*Requirements:*
In the material below, find every line with "three" and pull it out.

*Records with modeling code:*
---
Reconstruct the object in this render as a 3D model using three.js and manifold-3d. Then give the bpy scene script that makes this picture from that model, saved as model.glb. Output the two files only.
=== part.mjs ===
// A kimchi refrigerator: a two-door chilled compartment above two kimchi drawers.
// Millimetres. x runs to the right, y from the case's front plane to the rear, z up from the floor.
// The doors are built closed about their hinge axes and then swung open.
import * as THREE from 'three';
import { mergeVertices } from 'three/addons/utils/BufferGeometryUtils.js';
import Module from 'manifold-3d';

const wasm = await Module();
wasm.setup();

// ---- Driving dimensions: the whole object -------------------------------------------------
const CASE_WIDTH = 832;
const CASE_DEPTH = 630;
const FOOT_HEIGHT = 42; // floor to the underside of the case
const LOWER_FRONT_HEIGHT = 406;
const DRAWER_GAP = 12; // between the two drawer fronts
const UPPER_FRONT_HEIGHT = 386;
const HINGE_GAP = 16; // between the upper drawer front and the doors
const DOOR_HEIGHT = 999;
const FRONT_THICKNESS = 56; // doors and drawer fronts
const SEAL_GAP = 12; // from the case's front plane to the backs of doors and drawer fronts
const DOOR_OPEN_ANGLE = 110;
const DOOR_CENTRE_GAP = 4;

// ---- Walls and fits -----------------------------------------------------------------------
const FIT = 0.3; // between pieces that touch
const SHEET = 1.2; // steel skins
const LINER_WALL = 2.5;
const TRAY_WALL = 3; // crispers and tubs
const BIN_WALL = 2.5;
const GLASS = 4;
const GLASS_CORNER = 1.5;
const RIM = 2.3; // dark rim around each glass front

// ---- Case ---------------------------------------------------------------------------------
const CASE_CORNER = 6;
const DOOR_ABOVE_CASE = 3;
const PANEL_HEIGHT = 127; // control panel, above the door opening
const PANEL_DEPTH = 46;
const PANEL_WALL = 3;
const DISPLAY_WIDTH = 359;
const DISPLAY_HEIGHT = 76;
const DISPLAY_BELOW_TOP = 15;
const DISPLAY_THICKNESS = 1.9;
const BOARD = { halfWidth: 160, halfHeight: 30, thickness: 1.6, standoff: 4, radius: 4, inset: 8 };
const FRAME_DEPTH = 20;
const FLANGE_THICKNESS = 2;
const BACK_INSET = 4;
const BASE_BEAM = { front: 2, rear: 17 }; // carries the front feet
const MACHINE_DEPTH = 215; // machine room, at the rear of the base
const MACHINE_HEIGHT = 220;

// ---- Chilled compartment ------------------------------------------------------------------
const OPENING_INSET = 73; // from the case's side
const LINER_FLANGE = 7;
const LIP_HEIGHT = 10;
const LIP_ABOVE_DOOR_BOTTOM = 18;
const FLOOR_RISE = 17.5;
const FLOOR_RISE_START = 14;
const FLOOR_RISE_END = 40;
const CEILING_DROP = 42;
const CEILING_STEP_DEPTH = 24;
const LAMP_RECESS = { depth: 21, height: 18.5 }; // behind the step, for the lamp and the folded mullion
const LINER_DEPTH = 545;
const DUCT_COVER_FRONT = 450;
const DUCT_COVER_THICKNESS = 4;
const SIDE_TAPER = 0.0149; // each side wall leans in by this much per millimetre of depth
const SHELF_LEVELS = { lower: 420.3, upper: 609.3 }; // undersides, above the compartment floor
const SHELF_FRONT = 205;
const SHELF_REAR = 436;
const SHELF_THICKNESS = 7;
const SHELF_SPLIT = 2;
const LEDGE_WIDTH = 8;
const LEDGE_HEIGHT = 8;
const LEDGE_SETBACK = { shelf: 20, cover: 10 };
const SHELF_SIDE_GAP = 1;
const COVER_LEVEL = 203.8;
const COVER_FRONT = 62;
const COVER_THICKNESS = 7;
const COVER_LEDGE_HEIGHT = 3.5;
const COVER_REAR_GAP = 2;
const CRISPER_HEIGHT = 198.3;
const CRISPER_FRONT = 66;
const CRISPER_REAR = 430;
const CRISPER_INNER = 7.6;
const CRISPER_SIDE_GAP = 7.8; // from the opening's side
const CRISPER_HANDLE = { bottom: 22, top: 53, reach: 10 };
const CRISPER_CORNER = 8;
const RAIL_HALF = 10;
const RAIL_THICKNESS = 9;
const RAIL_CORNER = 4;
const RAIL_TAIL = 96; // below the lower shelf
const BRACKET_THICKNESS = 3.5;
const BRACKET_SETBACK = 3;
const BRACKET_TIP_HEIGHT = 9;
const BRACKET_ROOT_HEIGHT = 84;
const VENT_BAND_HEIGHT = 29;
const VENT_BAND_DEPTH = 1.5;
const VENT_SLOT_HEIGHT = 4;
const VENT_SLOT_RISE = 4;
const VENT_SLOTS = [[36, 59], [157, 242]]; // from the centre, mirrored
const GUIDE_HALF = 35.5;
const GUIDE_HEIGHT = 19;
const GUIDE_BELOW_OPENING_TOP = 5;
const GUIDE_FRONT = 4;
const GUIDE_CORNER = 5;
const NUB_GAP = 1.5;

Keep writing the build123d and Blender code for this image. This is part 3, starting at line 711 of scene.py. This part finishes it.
---
*Reply to the exercise:*
Reconstruct the object in this render as a 3D model using three.js and manifold-3d. Then give the bpy scene script that makes this picture from that model, saved as model.glb. Output the two files only.
import * as THREE from 'three';
import { mergeVertices } from 'three/addons/utils/BufferGeometryUtils.js';